◆ RECORDS PROVIDED
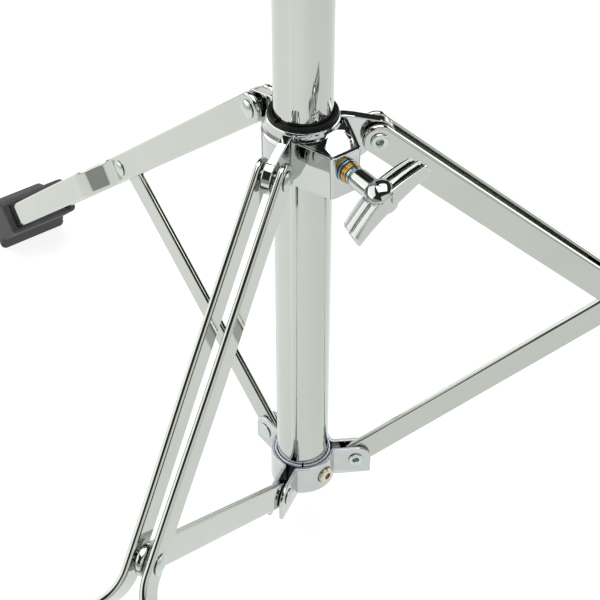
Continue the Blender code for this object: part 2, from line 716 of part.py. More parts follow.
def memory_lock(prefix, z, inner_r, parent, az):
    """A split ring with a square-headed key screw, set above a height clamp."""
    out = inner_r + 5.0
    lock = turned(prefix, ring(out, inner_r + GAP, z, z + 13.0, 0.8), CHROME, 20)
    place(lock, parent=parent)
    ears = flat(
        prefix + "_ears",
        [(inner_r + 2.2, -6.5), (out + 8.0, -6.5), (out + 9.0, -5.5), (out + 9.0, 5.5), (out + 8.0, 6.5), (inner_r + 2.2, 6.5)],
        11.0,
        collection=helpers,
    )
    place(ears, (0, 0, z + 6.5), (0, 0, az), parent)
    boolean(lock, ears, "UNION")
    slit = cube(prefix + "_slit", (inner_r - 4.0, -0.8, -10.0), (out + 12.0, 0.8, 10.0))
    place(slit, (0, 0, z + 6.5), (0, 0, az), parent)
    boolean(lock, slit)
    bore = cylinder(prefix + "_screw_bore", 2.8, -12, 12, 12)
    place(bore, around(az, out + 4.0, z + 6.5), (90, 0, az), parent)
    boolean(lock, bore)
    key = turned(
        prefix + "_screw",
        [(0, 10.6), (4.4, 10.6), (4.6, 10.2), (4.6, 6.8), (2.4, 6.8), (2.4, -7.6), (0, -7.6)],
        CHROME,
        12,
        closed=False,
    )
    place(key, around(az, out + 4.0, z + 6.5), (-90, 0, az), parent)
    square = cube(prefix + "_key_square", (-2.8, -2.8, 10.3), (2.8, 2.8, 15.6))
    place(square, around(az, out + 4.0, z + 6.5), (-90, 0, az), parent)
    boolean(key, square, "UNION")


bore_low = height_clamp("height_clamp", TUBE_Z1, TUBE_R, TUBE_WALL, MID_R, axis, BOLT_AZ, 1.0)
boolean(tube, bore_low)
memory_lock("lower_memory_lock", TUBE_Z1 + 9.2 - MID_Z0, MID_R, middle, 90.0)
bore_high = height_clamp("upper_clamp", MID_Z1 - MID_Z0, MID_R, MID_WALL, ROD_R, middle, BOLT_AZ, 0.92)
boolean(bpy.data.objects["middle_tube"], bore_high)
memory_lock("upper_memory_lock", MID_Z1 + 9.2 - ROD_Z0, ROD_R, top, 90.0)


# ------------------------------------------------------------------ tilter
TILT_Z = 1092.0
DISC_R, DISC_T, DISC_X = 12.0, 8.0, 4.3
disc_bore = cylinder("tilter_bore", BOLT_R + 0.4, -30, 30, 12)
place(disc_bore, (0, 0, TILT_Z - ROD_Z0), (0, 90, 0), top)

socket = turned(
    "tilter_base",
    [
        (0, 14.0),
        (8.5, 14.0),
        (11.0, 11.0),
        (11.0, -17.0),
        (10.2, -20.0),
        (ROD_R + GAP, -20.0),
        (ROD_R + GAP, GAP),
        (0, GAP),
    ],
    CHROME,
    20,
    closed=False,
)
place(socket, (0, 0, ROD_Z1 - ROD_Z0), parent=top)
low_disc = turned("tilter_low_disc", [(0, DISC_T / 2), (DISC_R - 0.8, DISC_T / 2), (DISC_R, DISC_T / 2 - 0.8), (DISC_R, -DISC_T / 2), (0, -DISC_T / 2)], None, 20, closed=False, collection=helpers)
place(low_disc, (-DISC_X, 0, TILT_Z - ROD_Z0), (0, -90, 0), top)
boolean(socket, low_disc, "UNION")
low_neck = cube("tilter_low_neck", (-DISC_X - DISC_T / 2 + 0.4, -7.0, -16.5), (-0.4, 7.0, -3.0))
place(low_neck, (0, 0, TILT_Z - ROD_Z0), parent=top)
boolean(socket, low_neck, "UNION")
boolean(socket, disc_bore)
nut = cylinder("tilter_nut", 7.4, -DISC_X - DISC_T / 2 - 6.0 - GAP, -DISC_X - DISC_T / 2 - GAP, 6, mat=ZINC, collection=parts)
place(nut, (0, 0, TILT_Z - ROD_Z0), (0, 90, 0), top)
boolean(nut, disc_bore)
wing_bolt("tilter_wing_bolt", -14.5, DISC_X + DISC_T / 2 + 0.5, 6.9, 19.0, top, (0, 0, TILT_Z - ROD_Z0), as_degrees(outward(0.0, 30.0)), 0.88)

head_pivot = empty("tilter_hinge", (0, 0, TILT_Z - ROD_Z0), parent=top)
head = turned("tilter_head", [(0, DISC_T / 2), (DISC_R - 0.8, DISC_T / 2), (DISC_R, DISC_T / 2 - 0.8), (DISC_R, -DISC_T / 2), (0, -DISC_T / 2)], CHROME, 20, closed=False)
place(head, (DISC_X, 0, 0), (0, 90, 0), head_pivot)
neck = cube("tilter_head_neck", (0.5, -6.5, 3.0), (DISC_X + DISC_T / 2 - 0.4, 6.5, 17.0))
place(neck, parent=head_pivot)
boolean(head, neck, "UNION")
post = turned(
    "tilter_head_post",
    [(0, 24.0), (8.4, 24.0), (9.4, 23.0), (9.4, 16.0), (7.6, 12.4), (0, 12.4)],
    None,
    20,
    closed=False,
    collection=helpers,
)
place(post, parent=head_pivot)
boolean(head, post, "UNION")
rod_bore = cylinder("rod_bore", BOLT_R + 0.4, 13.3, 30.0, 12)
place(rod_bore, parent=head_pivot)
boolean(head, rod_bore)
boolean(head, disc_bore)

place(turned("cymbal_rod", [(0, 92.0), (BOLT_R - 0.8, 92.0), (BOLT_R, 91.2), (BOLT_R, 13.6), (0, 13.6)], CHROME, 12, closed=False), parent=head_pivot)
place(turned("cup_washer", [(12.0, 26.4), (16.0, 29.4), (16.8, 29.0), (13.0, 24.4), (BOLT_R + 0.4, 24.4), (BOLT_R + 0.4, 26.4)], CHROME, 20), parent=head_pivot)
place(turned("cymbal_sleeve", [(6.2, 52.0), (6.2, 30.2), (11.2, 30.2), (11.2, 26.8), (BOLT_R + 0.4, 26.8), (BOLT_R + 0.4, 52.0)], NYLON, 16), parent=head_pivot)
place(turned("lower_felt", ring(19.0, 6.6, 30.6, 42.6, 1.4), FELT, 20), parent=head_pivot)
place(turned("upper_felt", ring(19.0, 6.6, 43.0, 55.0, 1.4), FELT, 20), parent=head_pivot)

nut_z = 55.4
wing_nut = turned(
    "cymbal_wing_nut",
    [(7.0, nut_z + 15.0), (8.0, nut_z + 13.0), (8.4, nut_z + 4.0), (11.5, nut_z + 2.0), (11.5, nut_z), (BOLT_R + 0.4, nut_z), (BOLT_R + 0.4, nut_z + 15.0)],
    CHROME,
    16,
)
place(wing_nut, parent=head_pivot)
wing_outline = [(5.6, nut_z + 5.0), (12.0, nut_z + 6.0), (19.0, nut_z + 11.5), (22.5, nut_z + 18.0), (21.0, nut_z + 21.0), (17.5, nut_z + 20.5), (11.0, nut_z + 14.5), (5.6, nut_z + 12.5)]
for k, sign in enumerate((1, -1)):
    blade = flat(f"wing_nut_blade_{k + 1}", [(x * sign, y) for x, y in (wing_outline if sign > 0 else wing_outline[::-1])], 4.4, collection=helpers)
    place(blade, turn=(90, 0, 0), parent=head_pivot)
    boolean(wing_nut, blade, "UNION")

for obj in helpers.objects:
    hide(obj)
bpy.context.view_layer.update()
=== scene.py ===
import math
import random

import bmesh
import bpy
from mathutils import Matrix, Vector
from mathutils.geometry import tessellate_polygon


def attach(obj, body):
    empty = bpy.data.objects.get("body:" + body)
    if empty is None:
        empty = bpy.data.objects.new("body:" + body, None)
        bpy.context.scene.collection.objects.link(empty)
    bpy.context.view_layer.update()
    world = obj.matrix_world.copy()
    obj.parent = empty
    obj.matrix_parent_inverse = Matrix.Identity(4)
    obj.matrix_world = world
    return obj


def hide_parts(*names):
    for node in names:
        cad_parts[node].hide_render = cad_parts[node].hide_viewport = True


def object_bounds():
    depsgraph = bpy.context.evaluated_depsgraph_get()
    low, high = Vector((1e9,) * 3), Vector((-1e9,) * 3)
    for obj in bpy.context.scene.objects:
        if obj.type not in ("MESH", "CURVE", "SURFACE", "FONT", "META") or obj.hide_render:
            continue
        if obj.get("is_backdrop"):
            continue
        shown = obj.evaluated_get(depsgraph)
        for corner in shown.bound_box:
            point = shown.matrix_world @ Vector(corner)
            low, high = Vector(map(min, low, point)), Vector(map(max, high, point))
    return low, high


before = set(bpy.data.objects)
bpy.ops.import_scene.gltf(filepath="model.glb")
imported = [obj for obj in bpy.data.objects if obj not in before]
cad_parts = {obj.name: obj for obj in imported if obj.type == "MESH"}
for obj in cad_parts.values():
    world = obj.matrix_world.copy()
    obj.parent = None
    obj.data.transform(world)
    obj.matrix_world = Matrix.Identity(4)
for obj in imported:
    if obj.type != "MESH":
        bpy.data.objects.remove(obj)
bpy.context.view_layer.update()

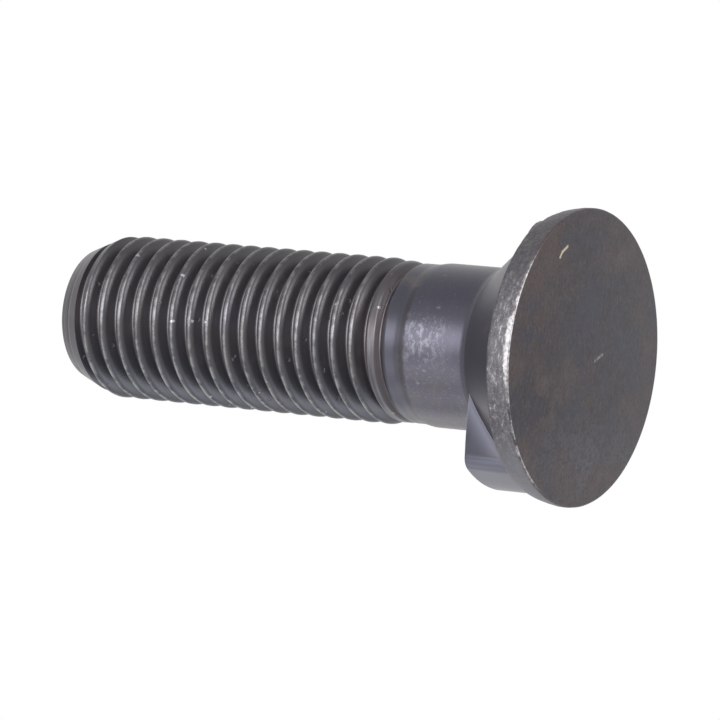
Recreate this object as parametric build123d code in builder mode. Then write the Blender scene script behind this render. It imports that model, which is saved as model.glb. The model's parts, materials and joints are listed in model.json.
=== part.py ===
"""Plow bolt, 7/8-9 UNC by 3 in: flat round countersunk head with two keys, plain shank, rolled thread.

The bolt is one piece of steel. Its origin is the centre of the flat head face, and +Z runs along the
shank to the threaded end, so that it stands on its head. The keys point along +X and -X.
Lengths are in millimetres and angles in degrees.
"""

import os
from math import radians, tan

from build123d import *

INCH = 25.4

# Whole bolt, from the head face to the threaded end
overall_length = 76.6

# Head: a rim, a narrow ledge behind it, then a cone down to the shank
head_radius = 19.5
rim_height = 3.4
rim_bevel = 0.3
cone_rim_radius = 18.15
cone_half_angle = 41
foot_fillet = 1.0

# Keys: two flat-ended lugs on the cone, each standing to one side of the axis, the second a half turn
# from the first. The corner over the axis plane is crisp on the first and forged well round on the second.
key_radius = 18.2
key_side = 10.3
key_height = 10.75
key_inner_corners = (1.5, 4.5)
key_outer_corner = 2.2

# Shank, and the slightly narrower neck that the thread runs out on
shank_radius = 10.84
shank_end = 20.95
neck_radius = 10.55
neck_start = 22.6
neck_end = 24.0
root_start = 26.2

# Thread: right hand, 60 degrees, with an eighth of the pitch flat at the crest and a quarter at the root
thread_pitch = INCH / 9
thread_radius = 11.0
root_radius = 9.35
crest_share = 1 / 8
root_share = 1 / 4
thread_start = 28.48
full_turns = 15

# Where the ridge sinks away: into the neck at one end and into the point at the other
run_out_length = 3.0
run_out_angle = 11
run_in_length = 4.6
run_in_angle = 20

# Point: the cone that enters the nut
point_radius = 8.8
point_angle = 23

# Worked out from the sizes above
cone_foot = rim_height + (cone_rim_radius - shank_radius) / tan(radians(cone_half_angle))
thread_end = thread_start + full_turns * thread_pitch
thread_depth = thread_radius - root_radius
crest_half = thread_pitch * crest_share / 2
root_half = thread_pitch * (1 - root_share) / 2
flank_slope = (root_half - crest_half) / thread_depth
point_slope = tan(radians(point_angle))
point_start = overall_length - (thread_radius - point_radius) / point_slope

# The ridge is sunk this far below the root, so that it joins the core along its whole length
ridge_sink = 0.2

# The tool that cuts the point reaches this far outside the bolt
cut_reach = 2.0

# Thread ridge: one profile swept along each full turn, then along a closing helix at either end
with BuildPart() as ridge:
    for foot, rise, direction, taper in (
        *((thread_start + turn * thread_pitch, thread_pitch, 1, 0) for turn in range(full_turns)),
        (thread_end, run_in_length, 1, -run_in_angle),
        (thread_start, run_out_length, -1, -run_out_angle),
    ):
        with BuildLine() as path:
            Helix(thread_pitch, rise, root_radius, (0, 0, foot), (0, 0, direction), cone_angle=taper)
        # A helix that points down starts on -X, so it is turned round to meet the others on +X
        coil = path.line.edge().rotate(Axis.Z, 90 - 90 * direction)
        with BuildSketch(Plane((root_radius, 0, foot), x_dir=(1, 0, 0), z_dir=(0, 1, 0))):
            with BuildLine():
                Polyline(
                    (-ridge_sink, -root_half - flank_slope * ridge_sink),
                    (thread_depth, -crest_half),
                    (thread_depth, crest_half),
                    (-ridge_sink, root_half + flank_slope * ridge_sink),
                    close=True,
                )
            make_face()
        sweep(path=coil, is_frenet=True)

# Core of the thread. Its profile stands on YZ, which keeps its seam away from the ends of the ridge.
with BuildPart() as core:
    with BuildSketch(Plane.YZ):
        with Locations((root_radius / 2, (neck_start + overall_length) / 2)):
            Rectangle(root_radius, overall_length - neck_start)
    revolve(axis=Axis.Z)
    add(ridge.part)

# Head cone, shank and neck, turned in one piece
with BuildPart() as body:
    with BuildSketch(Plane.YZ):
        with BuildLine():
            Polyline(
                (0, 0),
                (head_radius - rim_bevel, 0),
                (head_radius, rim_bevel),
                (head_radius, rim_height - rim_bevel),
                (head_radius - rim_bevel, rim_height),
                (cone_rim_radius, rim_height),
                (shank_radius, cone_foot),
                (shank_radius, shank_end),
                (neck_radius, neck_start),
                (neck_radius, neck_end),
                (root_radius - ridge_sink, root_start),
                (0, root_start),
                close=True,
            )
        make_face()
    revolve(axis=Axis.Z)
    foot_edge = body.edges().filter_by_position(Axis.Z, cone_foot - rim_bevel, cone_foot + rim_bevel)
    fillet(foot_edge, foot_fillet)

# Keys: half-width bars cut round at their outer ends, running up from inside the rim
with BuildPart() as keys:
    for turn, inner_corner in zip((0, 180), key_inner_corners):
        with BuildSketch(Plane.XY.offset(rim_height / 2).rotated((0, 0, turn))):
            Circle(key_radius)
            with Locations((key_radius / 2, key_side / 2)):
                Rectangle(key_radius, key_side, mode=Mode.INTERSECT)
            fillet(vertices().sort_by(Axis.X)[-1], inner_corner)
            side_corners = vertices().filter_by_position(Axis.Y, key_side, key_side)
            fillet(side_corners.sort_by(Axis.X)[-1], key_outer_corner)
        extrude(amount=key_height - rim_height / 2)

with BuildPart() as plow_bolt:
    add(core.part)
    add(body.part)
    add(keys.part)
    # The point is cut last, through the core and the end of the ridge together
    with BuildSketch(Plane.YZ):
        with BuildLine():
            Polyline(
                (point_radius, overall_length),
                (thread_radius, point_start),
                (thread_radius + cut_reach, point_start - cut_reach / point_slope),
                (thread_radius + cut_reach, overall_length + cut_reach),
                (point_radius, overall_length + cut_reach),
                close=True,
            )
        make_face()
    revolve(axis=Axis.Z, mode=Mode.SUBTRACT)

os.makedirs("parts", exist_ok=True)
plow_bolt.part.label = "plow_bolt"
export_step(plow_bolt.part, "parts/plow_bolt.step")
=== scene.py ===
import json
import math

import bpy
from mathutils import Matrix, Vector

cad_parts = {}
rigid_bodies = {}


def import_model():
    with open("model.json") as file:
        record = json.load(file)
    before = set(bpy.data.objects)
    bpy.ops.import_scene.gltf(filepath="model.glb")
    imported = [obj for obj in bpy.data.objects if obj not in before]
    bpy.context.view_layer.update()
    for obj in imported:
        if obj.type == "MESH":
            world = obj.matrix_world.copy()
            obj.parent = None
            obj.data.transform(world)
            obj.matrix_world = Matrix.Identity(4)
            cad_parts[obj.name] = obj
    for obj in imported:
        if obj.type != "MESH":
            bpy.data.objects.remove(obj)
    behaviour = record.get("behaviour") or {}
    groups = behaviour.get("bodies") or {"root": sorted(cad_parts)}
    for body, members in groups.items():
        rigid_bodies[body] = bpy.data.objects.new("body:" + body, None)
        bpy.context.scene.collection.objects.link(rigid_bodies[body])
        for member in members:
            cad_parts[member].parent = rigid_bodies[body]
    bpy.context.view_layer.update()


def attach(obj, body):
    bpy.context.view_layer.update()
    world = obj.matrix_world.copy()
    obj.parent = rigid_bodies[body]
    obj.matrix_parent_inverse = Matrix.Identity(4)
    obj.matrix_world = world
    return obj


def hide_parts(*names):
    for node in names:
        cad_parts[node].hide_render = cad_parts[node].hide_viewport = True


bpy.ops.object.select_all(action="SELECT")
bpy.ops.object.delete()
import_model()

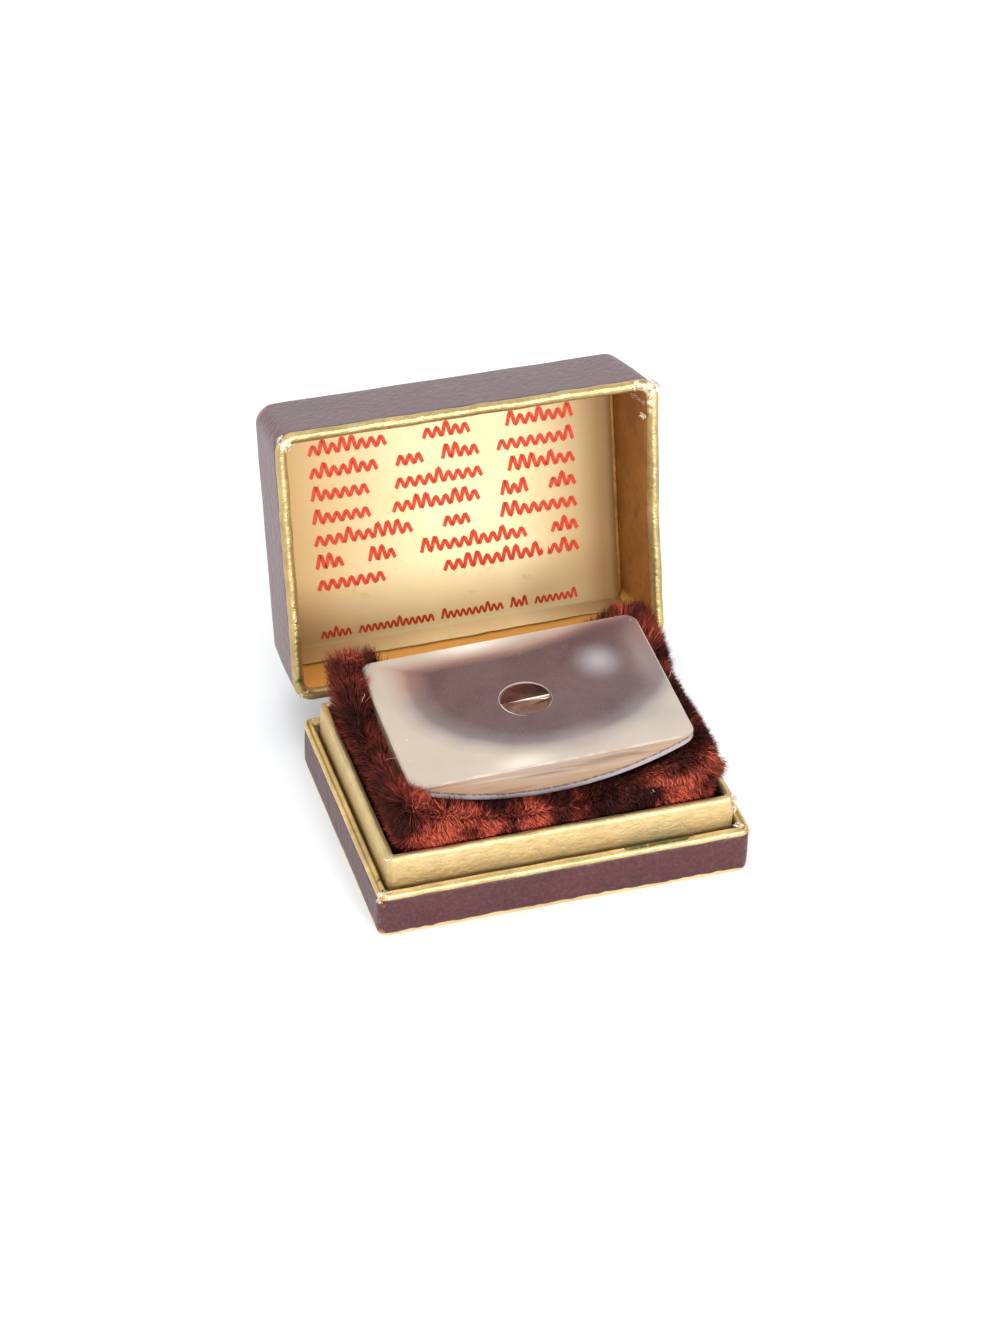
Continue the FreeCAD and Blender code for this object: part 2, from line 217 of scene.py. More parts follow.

◆ BRIEF
Using the data above, extract exactly the lines from the one that holds "Recreate this object" to the one that holds "foot_fillet = 1.0", both ends included, and no others.

◆ REPLY
Recreate this object as parametric build123d code in builder mode. Then write the Blender scene script behind this render. It imports that model, which is saved as model.glb. The model's parts, materials and joints are listed in model.json.
=== part.py ===
"""Plow bolt, 7/8-9 UNC by 3 in: flat round countersunk head with two keys, plain shank, rolled thread.

The bolt is one piece of steel. Its origin is the centre of the flat head face, and +Z runs along the
shank to the threaded end, so that it stands on its head. The keys point along +X and -X.
Lengths are in millimetres and angles in degrees.
"""

import os
from math import radians, tan

from build123d import *

INCH = 25.4

# Whole bolt, from the head face to the threaded end
overall_length = 76.6

# Head: a rim, a narrow ledge behind it, then a cone down to the shank
head_radius = 19.5
rim_height = 3.4
rim_bevel = 0.3
cone_rim_radius = 18.15
cone_half_angle = 41
foot_fillet = 1.0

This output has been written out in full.